If Christians opinions are illogical, then they should not be trusted in any part of what they think. If someone came up to you and said that they had a brilliant hat, but was actually wearing a tea cosy, would you accept their recommendations for a new pair of shoes?

As a Christian, however, I would have to vouch for the fact that we are not all insane, and we have not made an completely stupid decision. What we have done was not to not act in logic or reason, but in a simple step of faith. We went to God with our problems and asked for help, and the reality of God was proved to us through our lives being changed.

It may have been illogical to make that step of faith before we had the evidence, but that doesn't mean it didn't work out for us. For Christians, a relationship with God is the evidence that is required, and that only comes if we are willing to accept that God exists in the first place. After all, it is really hard to have a relationship with someone you don't actually believe is there.

So, if the Friendly Atheist is to get the evidence he wants, then he is going to have to take a gamble on faith. It doesn't really happen the other way round.


  1. You do realise that gathering the opinions of all Christians around the globe is bound to result in some in-fighting right?
    Or did the whole aggression between Protestants and Catholics just sorta glaze over you there for a moment?
    Don't get me wrong. It's difficult I understand to believe something despite the odds. Faith's a bitch like that, and that counts for more than just religion. Curiously though, you don't seem to consider the possibility of God's inexistance anywhere. Maybe the fabric of Christian faith has been sewed so deeply into your own life that, if removed, would completely devastate your self-esteem and sense of purpose. Until faced with the complete loss of that main thread, you can't possibly understand the length of evidence that some people would need to gain even a minute perspective of your faith.

    “If there is a God, He will have to beg my forgiveness.” — A phrase that was carved on the walls of a concentration camp cell during WWII by a Jewish prisoner.

  2. I was not seriously suggesting gathering Christians together and analyzing them, although it is worth pointing out that both Catholics and Protestants worship the same God. This issue is one of faith in God, something that all Christians have, regardless of denomination.

    This was also not a post that was about analyzing whether or not God exists, but simply an explanation of illogical faith, and how the evidence for God can only be seen by those ready to accept it. This seems bizarre, stupid and illogical, but that doesn't stop it being the truth. That is the point of the post.

    It is true, however, that if I lost God I would lose everything. If you read this post - - then you will understand, perhaps, why. The fabric of the Christian faith is woven tightly into my life, because the fabric of the Christian faith consists of a relationship with God. A closer relationship with Him is something I work for in every aspect of who I am.

    And I can understand what it means to need evidence for God. I have not always been a Christian, and have my fair share of doubts over the years when I have been. Yet, I, like all Christians, was given love, love with was intertwined with my faith, and that has changed everything about who I am.
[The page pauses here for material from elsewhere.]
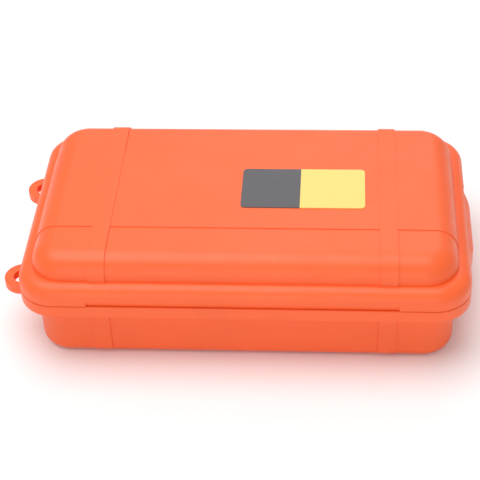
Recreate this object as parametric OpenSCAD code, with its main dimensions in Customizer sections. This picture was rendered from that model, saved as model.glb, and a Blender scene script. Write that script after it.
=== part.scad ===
// Pocket first aid kit: a shallow hinged box with a rubber seal and an end latch,
// stocked with bandages, tape, plasters, pads, wipes, scissors and tweezers.
// Millimetres, +Z up. The origin is the centre of the flat underside of the base.

/* [Case] */
// Length of the case over its rim
case_l = 154; // [154:1:170]
// Width of the case over its rim
case_w = 92; // [92:1:110]
// Height of the closed case, without the raised straps
case_h = 41.6; // [41:0.2:50]
// Height of the joint between base and lid
part_z = 26; // [26:0.5:30]
// Plan radius of the rim corners
rim_r = 13; // [13:0.5:13.5]
// Wall thickness of both shells
wall = 2.2; // [2.2:0.1:2.3]

/* [Rims] */
// How far the base wall stands in from the rim
base_inset = 5.2; // [5:0.1:5.2]
// How far the lid dome stands in from the rim
dome_inset = 4.6; // [4.5:0.1:4.9]
// Height of the rim on the base
base_rim_h = 4.6; // [4:0.1:5]
// Height of the rim on the lid
lid_rim_h = 7.4; // [7:0.1:8]

/* [Relief] */
// Width of the two raised straps across the case
strap_w = 6; // [4:0.5:8]
// Distance of each strap's middle from the case's middle
strap_x = 49; // [45:0.5:52]
// How far the straps stand proud
strap_up = 0.5; // [0.3:0.1:0.8]
// Width of the raised band along the lid
band_w = 44; // [36:1:50]
// How far the band stands proud
band_up = 0.25; // [0.2:0.05:0.4]

/* [Fittings] */
// Length of the hinge
hinge_l = 36; // [30:1:36]
// Length of the latch lever
latch_l = 36; // [30:1:38]
// Distance of each lanyard eye from the case's middle
eye_y = 25; // [25:0.5:28]
// Radius of the hole in each lanyard eye
eye_hole_r = 3.3; // [3:0.1:3.5]

/* [Hidden] */
$fn = 40;
orange = "#ff6a33";
steel = "#c4c8cc";
cloth = "#f4efe4";

// Shells
base_l = case_l - 2 * base_inset;
base_w = case_w - 2 * base_inset;
base_fillet = 4;
dome_l = case_l - 2 * dome_inset;
dome_w = case_w - 2 * dome_inset;
dome_fillet = 8;
rim_fillet = 4.5;
edge = 0.5;
// The walls turn their corners about centres further in than the rim's
wall_turn_r = rim_r + 3;
cavity_turn_r = rim_r + 1.5;
rim_gap = 0.12;
base_top = part_z - rim_gap / 2;
lid_low = part_z + rim_gap / 2;
base_rim_low = base_top - base_rim_h;
shoulder_z = lid_low + lid_rim_h;
cavity_x = base_l / 2 - wall;
cavity_y = base_w / 2 - wall;

// Finger rebate along the long sides of the lid
rebate_l = 2 * strap_x + strap_w + 1;
rebate_in = 0.9;
rebate_h = 2.6;

// Height at which the base straps begin
strap_foot = 0.8;

// Seal
seal_r = 1;
seal_in = 5.4;
groove_w = 2.2;
groove_depth = 1.6;
land_in = 3.3;
land_h = 0.45;

// Hinge at the -X end
hinge_in = 1.55;
hinge_x = -case_l / 2 + hinge_in;
hinge_z = part_z - 1.7;
hinge_pin_r = 1;
barrel_r = 1.9;
knuckle_gap = 0.3;
knuckle_pitch = hinge_l / 5;
hinge_clear = 0.25;
hinge_round_r = hinge_in + 0.06;
hinge_fit = 0.06;
arm_x = 1.8;
web_up = 1.2;

// Lanyard eyes beside the hinge
eye_x = -case_l / 2 - 1.1;
eye_r = 6.4;
eye_t = 2.8;
eye_top = part_z - 4.5;
eye_relief_r = 4.4;

// Latch at the +X end
latch_x = case_l / 2 - 2;
latch_z = part_z + 2.6;
latch_pin_r = 0.8;
latch_barrel_r = 1.7;
latch_fit = 0.06;
latch_pocket_in = 4;
latch_pocket_top = latch_z + 2;
latch_side_gap = 0.3;
latch_run = 4;
latch_proud = 2;
latch_clear = 0.2;
latch_end_r = 15;
latch_end_y = latch_l / 2 - 8;

// Label on the raised band
label_x0 = -2;
label_mid = 18.5;
label_x1 = 41;
label_w = 22;
label_t = 0.25;

// Supplies
lift = 0.2;
floor_z = wall + lift;
crepe_r = 12.1;
crepe_l = 66;
gauze_r = 11;
gauze_l = 43;
tape_r = 15.6;
tape_w = 12.5;
tape_bore_r = 7.6;
tape_core_r = 9.4;
tape_flange_t = 0.9;
stack_top = 16.8;
blanket = [76, 47, 7];
pad = [50, 49, 2.3];
wipe = [22, 45, 1.3];
plaster = [72, 17.2, 1.15];
scissors_x = 26;
scissors_y = 18.8;
blade_t = 1.1;
grip_t = 3.4;
tweezers_l = 78;

// Plan outline: a rectangle with true round corners.
module plan(l, w, r) {
    square([l - 2 * r, w], center = true);
    square([l, w - 2 * r], center = true);
    for (sx = [-1, 1], sy = [-1, 1])
        translate([sx * (l / 2 - r), sy * (w / 2 - r)])
            circle(r);
}

module slab(l, w, r, z0, z1) {
    translate([0, 0, z0])
        linear_extrude(z1 - z0)
            plan(l, w, r);
}

// The area outside a round edge of radius f, to take off a square corner.
module outside_round(f) {
    if (f > 0)
        difference() {
            square(f + 1);
            circle(f);
        }
}

// Section from the corner centres (u = 0) out to u1, with its two outer edges rounded.
module block(u1, z0, z1, f_low, f_high) {
    difference() {
        translate([0, z0])
            square([u1, z1 - z0]);
        translate([u1 - f_high, z1 - f_high])
            outside_round(f_high);
        translate([u1 - f_low, z0 + f_low])
            mirror([0, 1])
                outside_round(f_low);
    }
}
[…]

I am experienced God, and therefore am living evidence of Him, yet I understand that I sound like a barmy twit.

    This whole post is about how Christians are a bit barmy for believing in God, but also an explanation of how that belief is validated by the real relationship with God that then results.

    As for the last part of your comment, I can only think of what it was like to stand in Auschwitz and see the memorials, the destroyed gas chambers and the railways. This is what humanity did, and it is a disgusting, horrifying thing even to think of what that place used to be like. Many lost their faith, many questioned why God had let this happen, but many others saw persecution at the hands of evil men, and saw the work of God acting powerfully among the prisoners. Many clung to God as He nursed them through one of humanities worst crimes.

    I do not like to argue the existence of God, since I see no point. To me, the matter is closed because of what I know in my heart and mind to be true, because of what I have experienced in my life. All I can do, and all Christians should do, is try and act out that love that they have been given, and share it with everyone. If we let God's love flow, then that is proof enough.